Audio Models

Speech-to-text, text-to-speech, real-time audio, and the engineering behind voice AI

Audio is the modality where the gap between "demo" and "production" is widest. A Whisper transcription demo takes ten minutes to build; a reliable, low-latency speech pipeline that handles accents, background noise, speaker overlaps, and real-time interruption takes months. Here's what you actually need to know.

Speech-to-Text

Whisper (OpenAI) remains the default starting point. Key facts:

The open-source model (whisper-large-v3) is good enough for most use cases and runs locally.
OpenAI's hosted API adds better punctuation, formatting, and word-level timestamps.
For production at scale, Faster Whisper (CTranslate2 backend) gives 4-8x speedup with equivalent quality.
Deepgram, AssemblyAI, and Google Chirp are strong hosted alternatives with streaming support out of the box.
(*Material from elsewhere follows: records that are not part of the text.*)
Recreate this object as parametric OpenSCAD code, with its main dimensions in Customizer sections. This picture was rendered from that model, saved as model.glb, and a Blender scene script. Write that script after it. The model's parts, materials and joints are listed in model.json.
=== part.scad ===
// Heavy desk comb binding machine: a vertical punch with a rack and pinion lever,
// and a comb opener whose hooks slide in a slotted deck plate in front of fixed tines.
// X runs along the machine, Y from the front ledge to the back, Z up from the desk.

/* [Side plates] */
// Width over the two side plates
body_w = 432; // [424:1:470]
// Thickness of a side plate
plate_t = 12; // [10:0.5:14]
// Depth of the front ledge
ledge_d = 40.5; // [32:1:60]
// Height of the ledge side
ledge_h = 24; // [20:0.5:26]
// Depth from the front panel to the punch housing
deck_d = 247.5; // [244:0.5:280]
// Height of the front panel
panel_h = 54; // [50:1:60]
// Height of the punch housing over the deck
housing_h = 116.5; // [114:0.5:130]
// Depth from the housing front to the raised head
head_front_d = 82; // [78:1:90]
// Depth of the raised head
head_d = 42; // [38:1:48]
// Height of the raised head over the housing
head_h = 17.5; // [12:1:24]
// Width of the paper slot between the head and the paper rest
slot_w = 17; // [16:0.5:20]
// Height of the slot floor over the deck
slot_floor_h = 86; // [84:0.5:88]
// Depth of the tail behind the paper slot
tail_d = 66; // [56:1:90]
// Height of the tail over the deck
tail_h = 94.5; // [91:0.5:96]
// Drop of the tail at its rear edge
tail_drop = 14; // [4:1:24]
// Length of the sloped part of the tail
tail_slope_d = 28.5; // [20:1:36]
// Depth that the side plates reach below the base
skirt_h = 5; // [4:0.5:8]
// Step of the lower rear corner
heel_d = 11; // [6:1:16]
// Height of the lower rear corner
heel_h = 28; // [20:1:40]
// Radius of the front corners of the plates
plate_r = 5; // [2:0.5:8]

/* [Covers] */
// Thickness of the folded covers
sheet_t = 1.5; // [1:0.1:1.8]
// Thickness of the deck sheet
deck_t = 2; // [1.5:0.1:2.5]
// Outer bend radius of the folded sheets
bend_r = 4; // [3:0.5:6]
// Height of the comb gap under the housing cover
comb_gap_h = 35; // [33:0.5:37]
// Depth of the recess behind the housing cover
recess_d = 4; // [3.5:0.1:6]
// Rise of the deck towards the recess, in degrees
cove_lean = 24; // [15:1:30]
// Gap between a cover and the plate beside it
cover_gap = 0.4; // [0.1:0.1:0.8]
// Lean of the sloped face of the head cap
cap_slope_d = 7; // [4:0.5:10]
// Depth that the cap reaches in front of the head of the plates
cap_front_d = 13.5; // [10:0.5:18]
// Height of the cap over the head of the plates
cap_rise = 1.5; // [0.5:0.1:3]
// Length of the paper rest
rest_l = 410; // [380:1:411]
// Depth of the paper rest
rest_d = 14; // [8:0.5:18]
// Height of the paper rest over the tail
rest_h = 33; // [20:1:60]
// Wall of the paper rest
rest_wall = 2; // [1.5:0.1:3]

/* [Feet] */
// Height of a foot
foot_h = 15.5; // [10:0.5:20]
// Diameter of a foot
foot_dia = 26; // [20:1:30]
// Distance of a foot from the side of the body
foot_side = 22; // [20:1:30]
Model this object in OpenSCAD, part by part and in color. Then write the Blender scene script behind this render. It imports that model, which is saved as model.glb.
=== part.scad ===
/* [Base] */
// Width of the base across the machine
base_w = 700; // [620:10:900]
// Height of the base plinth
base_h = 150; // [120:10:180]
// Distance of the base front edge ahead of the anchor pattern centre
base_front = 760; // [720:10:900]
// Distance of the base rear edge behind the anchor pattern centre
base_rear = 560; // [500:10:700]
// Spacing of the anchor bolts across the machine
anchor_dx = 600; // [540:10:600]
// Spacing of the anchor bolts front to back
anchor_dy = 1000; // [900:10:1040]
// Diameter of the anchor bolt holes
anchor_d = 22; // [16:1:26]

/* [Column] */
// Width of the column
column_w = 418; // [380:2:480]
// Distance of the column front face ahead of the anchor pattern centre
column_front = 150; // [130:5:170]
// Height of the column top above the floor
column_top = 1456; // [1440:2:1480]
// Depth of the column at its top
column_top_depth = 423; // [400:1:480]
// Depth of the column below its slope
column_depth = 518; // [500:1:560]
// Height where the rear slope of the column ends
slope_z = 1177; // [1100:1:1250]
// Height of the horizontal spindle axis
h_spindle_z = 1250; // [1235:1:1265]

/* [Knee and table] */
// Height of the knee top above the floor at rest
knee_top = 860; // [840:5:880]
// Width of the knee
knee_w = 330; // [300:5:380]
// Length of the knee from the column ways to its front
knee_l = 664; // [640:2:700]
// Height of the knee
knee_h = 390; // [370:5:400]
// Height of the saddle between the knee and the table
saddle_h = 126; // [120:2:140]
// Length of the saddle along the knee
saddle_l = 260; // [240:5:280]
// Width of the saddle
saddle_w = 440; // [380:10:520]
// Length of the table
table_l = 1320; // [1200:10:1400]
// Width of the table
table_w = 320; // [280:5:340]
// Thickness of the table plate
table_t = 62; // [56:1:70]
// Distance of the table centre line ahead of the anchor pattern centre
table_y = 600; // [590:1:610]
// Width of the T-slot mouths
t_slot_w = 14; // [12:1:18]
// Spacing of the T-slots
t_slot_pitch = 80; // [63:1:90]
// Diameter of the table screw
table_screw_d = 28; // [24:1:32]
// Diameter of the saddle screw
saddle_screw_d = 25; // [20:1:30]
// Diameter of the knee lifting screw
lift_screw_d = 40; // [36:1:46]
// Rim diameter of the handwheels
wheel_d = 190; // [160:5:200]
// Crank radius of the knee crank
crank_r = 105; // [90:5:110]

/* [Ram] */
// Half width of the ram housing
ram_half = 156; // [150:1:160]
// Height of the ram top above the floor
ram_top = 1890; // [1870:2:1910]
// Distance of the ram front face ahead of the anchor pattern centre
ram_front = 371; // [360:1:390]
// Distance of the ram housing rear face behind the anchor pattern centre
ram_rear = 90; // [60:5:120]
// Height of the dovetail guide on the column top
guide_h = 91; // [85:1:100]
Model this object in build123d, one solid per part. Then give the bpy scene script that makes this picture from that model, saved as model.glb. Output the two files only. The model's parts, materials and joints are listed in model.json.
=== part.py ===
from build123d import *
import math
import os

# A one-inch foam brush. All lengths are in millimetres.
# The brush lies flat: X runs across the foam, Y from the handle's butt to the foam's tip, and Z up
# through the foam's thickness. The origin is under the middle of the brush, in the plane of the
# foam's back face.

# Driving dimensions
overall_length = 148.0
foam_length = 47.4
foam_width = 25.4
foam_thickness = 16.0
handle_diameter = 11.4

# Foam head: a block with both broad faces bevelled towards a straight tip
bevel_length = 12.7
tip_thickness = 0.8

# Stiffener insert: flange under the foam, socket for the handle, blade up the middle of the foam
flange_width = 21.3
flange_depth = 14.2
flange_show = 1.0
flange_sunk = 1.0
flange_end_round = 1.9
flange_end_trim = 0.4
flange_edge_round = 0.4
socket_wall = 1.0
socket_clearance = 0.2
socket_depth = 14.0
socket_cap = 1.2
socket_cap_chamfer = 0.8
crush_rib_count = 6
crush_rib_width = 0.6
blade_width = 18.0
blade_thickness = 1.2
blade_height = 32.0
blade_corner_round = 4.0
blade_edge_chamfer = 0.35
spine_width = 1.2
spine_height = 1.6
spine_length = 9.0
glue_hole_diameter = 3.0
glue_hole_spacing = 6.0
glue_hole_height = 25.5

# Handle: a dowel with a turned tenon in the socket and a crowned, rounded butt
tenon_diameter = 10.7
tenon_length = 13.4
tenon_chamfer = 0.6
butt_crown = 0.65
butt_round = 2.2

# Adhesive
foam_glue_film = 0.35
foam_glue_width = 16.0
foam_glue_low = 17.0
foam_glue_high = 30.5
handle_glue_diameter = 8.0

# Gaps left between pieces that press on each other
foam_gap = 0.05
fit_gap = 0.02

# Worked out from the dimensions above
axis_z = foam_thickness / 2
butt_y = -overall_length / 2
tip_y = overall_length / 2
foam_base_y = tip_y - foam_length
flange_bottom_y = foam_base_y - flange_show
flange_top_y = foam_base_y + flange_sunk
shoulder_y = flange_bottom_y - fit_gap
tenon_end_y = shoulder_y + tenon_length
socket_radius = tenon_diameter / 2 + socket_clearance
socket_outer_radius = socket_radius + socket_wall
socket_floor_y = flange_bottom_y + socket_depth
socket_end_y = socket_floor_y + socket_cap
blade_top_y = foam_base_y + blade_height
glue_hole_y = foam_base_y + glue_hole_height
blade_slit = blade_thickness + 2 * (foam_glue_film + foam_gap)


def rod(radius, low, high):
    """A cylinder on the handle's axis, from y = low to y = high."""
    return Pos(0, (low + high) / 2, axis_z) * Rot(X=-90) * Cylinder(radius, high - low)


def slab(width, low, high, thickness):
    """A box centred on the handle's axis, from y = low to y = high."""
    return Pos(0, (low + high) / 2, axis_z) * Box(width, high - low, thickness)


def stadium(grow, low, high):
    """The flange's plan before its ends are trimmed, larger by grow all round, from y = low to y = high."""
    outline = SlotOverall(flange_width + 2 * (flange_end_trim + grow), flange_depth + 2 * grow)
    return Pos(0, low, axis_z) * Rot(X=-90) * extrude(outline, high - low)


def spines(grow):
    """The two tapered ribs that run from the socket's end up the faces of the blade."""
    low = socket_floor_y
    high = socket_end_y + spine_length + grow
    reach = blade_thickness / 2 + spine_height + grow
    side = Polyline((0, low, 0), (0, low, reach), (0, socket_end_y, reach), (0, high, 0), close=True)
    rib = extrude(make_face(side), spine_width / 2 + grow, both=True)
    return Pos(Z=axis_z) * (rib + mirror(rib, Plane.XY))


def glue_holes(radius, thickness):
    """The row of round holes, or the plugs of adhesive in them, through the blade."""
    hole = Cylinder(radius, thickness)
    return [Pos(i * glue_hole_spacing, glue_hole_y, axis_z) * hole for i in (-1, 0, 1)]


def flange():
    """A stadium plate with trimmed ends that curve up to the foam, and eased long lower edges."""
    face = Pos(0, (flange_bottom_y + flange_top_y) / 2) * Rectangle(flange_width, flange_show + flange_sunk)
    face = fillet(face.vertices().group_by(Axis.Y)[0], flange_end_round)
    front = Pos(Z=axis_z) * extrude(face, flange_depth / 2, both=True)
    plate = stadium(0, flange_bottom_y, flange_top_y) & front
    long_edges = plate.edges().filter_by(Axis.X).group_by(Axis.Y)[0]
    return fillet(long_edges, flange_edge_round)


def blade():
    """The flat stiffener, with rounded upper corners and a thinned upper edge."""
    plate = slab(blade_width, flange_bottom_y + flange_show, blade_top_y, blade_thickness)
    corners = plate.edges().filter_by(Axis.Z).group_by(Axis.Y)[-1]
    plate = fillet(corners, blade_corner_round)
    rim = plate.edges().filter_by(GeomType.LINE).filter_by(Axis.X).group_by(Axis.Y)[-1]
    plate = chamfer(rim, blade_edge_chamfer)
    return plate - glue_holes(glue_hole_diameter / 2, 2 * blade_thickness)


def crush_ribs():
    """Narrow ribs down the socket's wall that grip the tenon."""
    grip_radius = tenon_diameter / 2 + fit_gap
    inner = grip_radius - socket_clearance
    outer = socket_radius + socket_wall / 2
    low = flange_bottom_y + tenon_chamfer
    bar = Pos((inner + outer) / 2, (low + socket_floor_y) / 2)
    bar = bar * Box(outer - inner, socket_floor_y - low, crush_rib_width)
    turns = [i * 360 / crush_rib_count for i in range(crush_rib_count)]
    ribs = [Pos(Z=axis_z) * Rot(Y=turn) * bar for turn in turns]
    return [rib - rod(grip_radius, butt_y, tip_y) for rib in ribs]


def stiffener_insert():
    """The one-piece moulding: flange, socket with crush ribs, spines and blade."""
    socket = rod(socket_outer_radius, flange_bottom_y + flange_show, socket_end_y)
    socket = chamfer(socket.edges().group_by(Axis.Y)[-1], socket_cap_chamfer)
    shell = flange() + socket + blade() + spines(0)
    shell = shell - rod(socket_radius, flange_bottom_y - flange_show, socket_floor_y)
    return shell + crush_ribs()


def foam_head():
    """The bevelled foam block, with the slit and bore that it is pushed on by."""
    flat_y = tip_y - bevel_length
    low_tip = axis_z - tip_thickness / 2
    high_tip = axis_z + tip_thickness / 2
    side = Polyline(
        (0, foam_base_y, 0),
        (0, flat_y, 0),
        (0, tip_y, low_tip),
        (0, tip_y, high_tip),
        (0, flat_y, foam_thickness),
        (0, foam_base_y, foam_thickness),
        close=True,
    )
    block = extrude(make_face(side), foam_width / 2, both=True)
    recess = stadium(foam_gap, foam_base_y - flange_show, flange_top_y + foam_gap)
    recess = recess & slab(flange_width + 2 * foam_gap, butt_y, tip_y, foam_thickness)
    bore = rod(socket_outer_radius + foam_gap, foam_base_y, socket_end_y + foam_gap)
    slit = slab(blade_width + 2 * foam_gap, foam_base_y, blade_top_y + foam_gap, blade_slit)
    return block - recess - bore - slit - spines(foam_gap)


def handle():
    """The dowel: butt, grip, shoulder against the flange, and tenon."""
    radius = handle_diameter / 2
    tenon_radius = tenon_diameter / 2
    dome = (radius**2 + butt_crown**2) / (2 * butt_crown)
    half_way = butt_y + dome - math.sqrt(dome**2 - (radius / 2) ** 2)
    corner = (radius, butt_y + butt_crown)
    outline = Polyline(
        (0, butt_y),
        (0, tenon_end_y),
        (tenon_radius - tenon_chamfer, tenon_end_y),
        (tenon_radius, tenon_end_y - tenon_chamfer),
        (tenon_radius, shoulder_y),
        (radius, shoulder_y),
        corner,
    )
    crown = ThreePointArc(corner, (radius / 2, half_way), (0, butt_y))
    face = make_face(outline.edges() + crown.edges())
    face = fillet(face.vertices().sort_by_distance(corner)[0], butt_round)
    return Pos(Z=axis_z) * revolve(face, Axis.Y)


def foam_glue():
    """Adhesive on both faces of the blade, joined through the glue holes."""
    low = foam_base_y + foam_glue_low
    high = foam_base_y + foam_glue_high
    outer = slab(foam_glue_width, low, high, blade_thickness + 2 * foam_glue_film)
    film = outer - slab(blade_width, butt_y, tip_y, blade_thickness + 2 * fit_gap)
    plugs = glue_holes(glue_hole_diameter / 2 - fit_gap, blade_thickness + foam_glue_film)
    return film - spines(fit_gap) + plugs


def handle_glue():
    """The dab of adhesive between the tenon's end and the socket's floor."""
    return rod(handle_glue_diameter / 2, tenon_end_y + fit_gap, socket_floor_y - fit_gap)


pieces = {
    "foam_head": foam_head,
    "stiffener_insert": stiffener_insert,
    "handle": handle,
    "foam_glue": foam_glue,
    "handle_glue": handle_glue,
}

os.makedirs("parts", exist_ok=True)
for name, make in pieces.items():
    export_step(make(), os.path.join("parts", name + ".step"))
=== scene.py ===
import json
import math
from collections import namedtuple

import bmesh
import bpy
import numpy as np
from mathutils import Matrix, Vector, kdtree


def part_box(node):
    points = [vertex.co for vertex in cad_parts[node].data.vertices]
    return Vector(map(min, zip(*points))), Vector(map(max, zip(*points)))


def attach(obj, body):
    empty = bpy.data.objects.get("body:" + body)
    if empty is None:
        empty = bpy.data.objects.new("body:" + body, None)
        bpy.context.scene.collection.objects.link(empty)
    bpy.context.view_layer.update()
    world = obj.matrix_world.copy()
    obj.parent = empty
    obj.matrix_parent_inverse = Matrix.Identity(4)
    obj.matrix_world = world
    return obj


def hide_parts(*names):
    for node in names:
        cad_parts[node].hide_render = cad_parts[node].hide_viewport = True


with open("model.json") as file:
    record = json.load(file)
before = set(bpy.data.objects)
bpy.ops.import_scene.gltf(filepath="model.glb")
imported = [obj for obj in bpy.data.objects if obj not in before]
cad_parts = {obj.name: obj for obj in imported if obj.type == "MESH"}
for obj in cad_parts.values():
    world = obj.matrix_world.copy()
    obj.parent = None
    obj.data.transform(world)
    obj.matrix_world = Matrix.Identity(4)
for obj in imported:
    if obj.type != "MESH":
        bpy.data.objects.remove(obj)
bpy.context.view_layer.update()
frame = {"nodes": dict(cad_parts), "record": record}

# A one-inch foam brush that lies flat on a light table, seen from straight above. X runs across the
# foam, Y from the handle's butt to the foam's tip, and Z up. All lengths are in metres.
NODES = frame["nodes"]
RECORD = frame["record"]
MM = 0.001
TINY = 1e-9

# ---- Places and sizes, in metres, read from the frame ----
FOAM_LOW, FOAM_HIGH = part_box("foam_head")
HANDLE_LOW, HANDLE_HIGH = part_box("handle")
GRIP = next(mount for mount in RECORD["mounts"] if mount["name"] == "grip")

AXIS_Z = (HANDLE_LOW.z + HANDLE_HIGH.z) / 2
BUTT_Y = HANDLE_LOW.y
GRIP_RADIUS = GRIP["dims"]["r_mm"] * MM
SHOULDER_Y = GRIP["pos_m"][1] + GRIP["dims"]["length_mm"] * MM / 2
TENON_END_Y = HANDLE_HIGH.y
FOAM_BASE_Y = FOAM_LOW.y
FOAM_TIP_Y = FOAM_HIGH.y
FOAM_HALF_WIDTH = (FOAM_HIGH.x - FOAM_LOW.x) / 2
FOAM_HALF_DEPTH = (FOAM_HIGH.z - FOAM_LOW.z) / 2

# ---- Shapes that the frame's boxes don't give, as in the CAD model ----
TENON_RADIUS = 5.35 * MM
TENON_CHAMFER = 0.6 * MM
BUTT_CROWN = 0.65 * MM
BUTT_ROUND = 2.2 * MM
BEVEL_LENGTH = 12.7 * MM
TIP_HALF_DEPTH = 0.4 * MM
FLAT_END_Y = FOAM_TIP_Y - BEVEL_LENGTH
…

What to benchmark on your data: word error rate (WER) by language, by accent, by noise level. The aggregate numbers in blog posts don't predict your use case.

Scaling Speech-to-Text

The naive pattern — send the whole audio file, get the whole transcript back — breaks quickly:

Long files — chunk audio into segments (30s-60s with overlap), transcribe in parallel, stitch results.
Streaming — use a streaming API or a VAD (voice activity detection) model to transcribe in near-real-time as audio arrives.
Cost — Whisper API is cheap per minute, but a million hours of audio adds up. Self-hosting large-v3 on GPUs is often cheaper at scale.
Language detection — if you handle multilingual audio, detect the language first. Whisper's auto-detection works but wastes capacity on the first 30s.

Text-to-Speech

The TTS landscape has exploded. Three tiers:

Frontier quality — ElevenLabs and OpenAI TTS produce speech that's nearly indistinguishable from human in short passages. Best for customer-facing voice.
Good and fast — Azure Neural TTS, Google Cloud TTS, Amazon Polly Neural — slightly less natural, but lower latency and cost. Good for notifications, IVR, accessibility.
Open-source — Bark (Suno), XTTS (Coqui), Parler-TTS — self-hostable, fine-tunable, improving fast. Quality is usable for internal tools but not yet at frontier level for production voice.

Key engineering concerns for TTS:

Latency. Time-to-first-byte matters for conversational UX. Streaming TTS APIs let you start playing audio before generation finishes.
Voice cloning. Most frontier TTS supports custom voices from a few minutes of reference audio. Legal and ethical implications are real — get consent, document provenance.
Prosody control. SSML or model-specific tags let you control emphasis, pauses, and speed. Critical for natural-sounding output.

Real-Time Audio

The big shift in 2024-2025: models that handle speech natively in real-time, skipping the STT→LLM→TTS cascade.

OpenAI Realtime API — WebSocket-based, speech-in speech-out, supports interruption and turn-taking. The first widely available end-to-end speech model API.
Gemini Live — similar real-time speech capability, integrated with Gemini's multimodal context.
Open-source alternatives — emerging but not yet production-ready for most use cases.

When to use cascaded (STT→LLM→TTS) vs end-to-end:

Cascaded wins when you need to inspect, log, or modify the text between stages. Better for compliance, debugging, and hybrid workflows.
End-to-end wins on latency and naturalness. Better for conversational agents, real-time translation, voice assistants.

Speaker Diarization

Knowing who said what is essential for meeting transcription, call analytics, and multi-party conversations.

PyAnnote is the leading open-source diarization model. Pair it with Whisper for transcription + speaker labels.
Hosted services (AssemblyAI, Deepgram, Google) bundle diarization into their transcription APIs.
The hard cases: overlapping speech, very short turns, speakers with similar voices. Expect diarization error rates of 5-15% even with good models.

Pipeline pattern: VAD → diarization → per-speaker segments → transcription → merge. Running diarization before transcription (rather than after) gives better results because the model gets cleaner, single-speaker segments.

Audio Embeddings

Not everything is about transcription. Audio embeddings let you search, cluster, and classify audio by semantic content:

CLAP (Contrastive Language-Audio Pretraining) — joint text-audio embedding space. Search audio with text queries.
Speaker embeddings — represent a speaker's voice as a vector for identification and verification.
Music and environmental sound embeddings — for content tagging, similarity search, audio fingerprinting.

Use case example: build a searchable archive of podcast episodes where you can query "discussion about GPU pricing" and get timestamped results — even without a full transcript.